▶ [TASK PROMPT]: Extract the complete listing and output it unchanged.

▶ [DATA ENTRIES]:
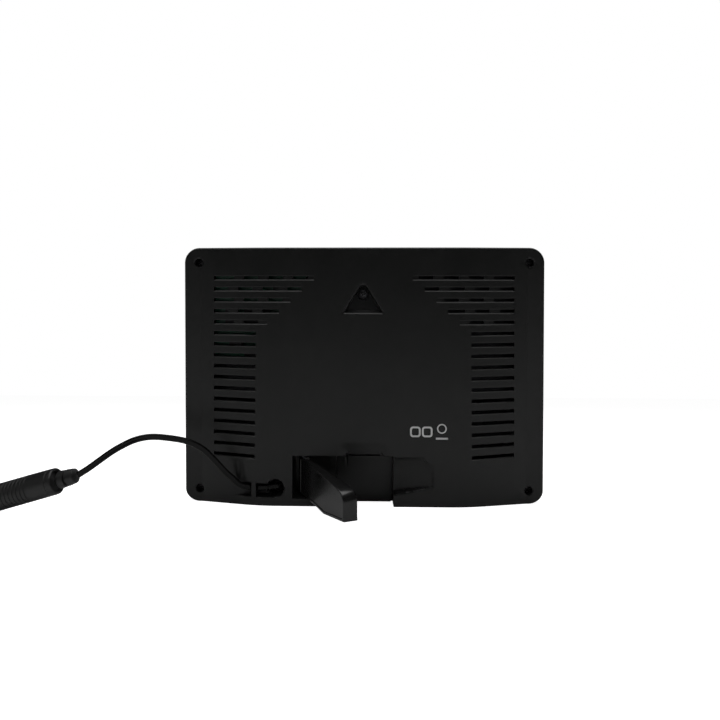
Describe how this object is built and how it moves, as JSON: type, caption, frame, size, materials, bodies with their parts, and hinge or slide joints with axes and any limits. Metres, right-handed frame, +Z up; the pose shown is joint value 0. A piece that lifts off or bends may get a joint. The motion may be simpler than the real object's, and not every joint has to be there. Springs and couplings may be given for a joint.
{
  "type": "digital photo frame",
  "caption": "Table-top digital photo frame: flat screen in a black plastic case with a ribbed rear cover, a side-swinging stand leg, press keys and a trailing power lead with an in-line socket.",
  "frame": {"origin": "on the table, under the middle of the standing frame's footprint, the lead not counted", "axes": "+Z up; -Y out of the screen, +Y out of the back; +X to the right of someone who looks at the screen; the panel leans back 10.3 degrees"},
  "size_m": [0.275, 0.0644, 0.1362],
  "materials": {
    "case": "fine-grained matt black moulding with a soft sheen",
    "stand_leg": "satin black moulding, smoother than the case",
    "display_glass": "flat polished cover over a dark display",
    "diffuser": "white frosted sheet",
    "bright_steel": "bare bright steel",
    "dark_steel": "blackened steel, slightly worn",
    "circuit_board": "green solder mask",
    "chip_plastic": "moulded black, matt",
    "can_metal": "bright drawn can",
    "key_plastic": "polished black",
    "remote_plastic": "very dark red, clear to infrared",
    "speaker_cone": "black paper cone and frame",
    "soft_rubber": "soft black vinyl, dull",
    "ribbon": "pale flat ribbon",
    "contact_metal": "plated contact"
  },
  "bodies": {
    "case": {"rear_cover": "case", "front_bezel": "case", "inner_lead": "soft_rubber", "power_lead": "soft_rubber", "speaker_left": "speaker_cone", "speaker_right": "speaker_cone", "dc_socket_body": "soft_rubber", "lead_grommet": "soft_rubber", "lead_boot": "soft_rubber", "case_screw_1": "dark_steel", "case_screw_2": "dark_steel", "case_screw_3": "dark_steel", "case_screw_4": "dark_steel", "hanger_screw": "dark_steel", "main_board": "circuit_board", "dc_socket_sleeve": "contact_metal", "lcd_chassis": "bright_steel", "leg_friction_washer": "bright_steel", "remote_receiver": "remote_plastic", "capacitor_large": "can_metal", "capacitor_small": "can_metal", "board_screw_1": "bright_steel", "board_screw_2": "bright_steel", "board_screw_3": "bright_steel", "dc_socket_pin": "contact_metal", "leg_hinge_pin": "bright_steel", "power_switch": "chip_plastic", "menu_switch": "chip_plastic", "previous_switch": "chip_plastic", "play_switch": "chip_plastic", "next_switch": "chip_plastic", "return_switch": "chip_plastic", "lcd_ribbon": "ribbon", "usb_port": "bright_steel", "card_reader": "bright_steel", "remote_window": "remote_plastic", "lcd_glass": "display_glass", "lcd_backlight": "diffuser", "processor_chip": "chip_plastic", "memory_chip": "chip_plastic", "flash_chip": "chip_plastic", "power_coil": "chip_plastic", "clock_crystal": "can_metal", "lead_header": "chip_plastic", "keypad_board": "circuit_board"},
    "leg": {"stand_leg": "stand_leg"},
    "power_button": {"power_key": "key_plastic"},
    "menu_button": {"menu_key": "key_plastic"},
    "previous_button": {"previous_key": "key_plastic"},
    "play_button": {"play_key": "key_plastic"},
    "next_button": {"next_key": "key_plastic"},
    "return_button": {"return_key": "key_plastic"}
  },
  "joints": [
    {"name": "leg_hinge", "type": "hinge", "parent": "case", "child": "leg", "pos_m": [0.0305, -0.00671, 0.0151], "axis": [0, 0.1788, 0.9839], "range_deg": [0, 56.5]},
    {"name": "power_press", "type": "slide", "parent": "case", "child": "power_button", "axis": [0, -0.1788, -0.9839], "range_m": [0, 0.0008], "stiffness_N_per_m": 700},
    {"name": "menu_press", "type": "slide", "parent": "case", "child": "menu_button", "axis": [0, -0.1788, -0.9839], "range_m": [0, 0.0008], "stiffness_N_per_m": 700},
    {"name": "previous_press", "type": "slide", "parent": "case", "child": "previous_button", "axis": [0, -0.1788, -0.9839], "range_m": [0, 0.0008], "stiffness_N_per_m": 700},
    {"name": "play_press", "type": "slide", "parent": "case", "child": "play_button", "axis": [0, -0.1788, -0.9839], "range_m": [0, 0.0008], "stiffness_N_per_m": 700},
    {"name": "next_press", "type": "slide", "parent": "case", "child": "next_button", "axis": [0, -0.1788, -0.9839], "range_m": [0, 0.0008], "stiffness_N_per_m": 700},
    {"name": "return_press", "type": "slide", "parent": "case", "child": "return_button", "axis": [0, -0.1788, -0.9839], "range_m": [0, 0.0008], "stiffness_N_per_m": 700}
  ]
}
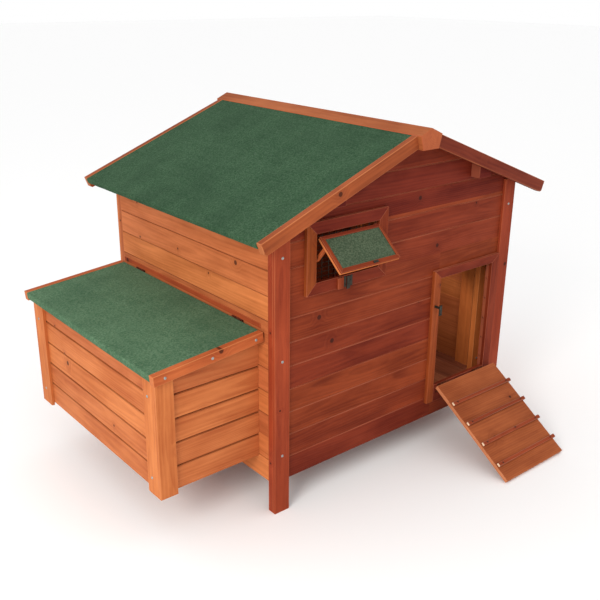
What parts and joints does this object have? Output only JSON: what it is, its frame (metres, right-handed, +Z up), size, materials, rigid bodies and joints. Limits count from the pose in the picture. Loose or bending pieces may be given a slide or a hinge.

▶ [ANSWER FOR THIS EXERCISE]:
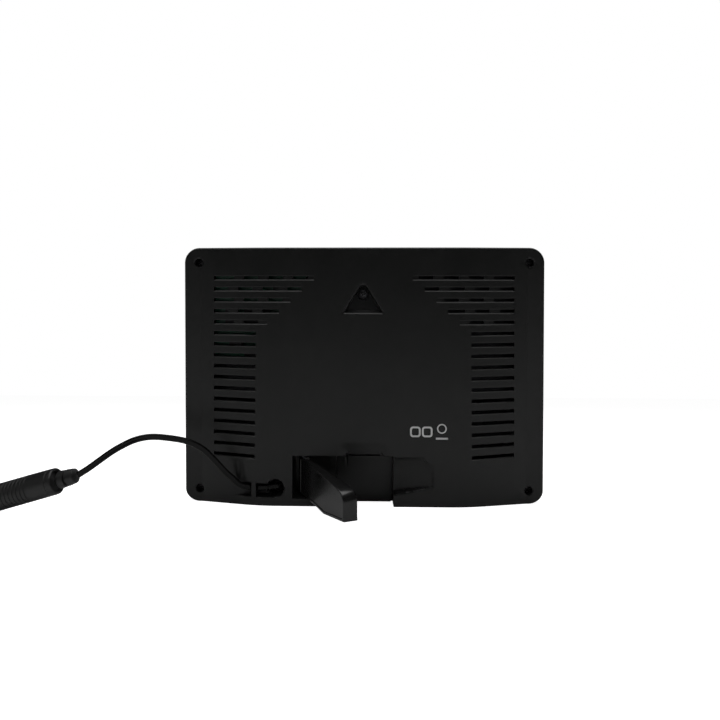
Describe how this object is built and how it moves, as JSON: type, caption, frame, size, materials, bodies with their parts, and hinge or slide joints with axes and any limits. Metres, right-handed frame, +Z up; the pose shown is joint value 0. A piece that lifts off or bends may get a joint. The motion may be simpler than the real object's, and not every joint has to be there. Springs and couplings may be given for a joint.
{
  "type": "digital photo frame",
  "caption": "Table-top digital photo frame: flat screen in a black plastic case with a ribbed rear cover, a side-swinging stand leg, press keys and a trailing power lead with an in-line socket.",
  "frame": {"origin": "on the table, under the middle of the standing frame's footprint, the lead not counted", "axes": "+Z up; -Y out of the screen, +Y out of the back; +X to the right of someone who looks at the screen; the panel leans back 10.3 degrees"},
  "size_m": [0.275, 0.0644, 0.1362],
  "materials": {
    "case": "fine-grained matt black moulding with a soft sheen",
    "stand_leg": "satin black moulding, smoother than the case",
    "display_glass": "flat polished cover over a dark display",
    "diffuser": "white frosted sheet",
    "bright_steel": "bare bright steel",
    "dark_steel": "blackened steel, slightly worn",
    "circuit_board": "green solder mask",
    "chip_plastic": "moulded black, matt",
    "can_metal": "bright drawn can",
    "key_plastic": "polished black",
    "remote_plastic": "very dark red, clear to infrared",
    "speaker_cone": "black paper cone and frame",
    "soft_rubber": "soft black vinyl, dull",
    "ribbon": "pale flat ribbon",
    "contact_metal": "plated contact"
  },
  "bodies": {
    "case": {"rear_cover": "case", "front_bezel": "case", "inner_lead": "soft_rubber", "power_lead": "soft_rubber", "speaker_left": "speaker_cone", "speaker_right": "speaker_cone", "dc_socket_body": "soft_rubber", "lead_grommet": "soft_rubber", "lead_boot": "soft_rubber", "case_screw_1": "dark_steel", "case_screw_2": "dark_steel", "case_screw_3": "dark_steel", "case_screw_4": "dark_steel", "hanger_screw": "dark_steel", "main_board": "circuit_board", "dc_socket_sleeve": "contact_metal", "lcd_chassis": "bright_steel", "leg_friction_washer": "bright_steel", "remote_receiver": "remote_plastic", "capacitor_large": "can_metal", "capacitor_small": "can_metal", "board_screw_1": "bright_steel", "board_screw_2": "bright_steel", "board_screw_3": "bright_steel", "dc_socket_pin": "contact_metal", "leg_hinge_pin": "bright_steel", "power_switch": "chip_plastic", "menu_switch": "chip_plastic", "previous_switch": "chip_plastic", "play_switch": "chip_plastic", "next_switch": "chip_plastic", "return_switch": "chip_plastic", "lcd_ribbon": "ribbon", "usb_port": "bright_steel", "card_reader": "bright_steel", "remote_window": "remote_plastic", "lcd_glass": "display_glass", "lcd_backlight": "diffuser", "processor_chip": "chip_plastic", "memory_chip": "chip_plastic", "flash_chip": "chip_plastic", "power_coil": "chip_plastic", "clock_crystal": "can_metal", "lead_header": "chip_plastic", "keypad_board": "circuit_board"},
    "leg": {"stand_leg": "stand_leg"},
    "power_button": {"power_key": "key_plastic"},
    "menu_button": {"menu_key": "key_plastic"},
    "previous_button": {"previous_key": "key_plastic"},
    "play_button": {"play_key": "key_plastic"},
    "next_button": {"next_key": "key_plastic"},
    "return_button": {"return_key": "key_plastic"}
  },
  "joints": [
    {"name": "leg_hinge", "type": "hinge", "parent": "case", "child": "leg", "pos_m": [0.0305, -0.00671, 0.0151], "axis": [0, 0.1788, 0.9839], "range_deg": [0, 56.5]},
    {"name": "power_press", "type": "slide", "parent": "case", "child": "power_button", "axis": [0, -0.1788, -0.9839], "range_m": [0, 0.0008], "stiffness_N_per_m": 700},
    {"name": "menu_press", "type": "slide", "parent": "case", "child": "menu_button", "axis": [0, -0.1788, -0.9839], "range_m": [0, 0.0008], "stiffness_N_per_m": 700},
    {"name": "previous_press", "type": "slide", "parent": "case", "child": "previous_button", "axis": [0, -0.1788, -0.9839], "range_m": [0, 0.0008], "stiffness_N_per_m": 700},
    {"name": "play_press", "type": "slide", "parent": "case", "child": "play_button", "axis": [0, -0.1788, -0.9839], "range_m": [0, 0.0008], "stiffness_N_per_m": 700},
    {"name": "next_press", "type": "slide", "parent": "case", "child": "next_button", "axis": [0, -0.1788, -0.9839], "range_m": [0, 0.0008], "stiffness_N_per_m": 700},
    {"name": "return_press", "type": "slide", "parent": "case", "child": "return_button", "axis": [0, -0.1788, -0.9839], "range_m": [0, 0.0008], "stiffness_N_per_m": 700}
  ]
}
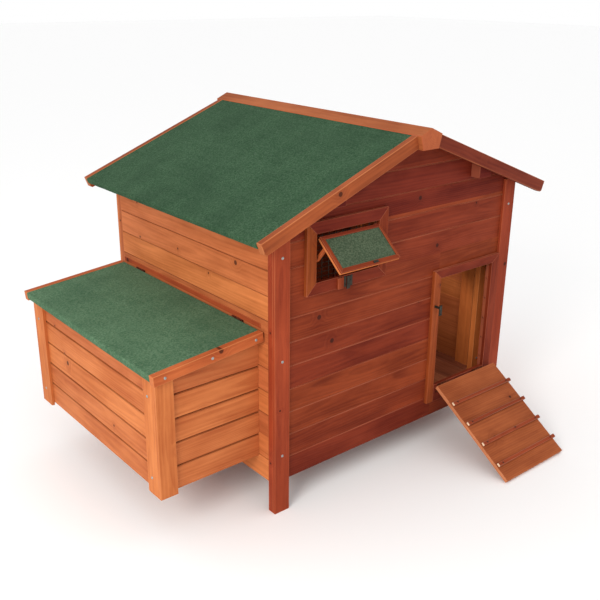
What parts and joints does this object have? Output only JSON: what it is, its frame (metres, right-handed, +Z up), size, materials, rigid bodies and joints. Limits count from the pose in the picture. Loose or bending pieces may be given a slide or a hinge.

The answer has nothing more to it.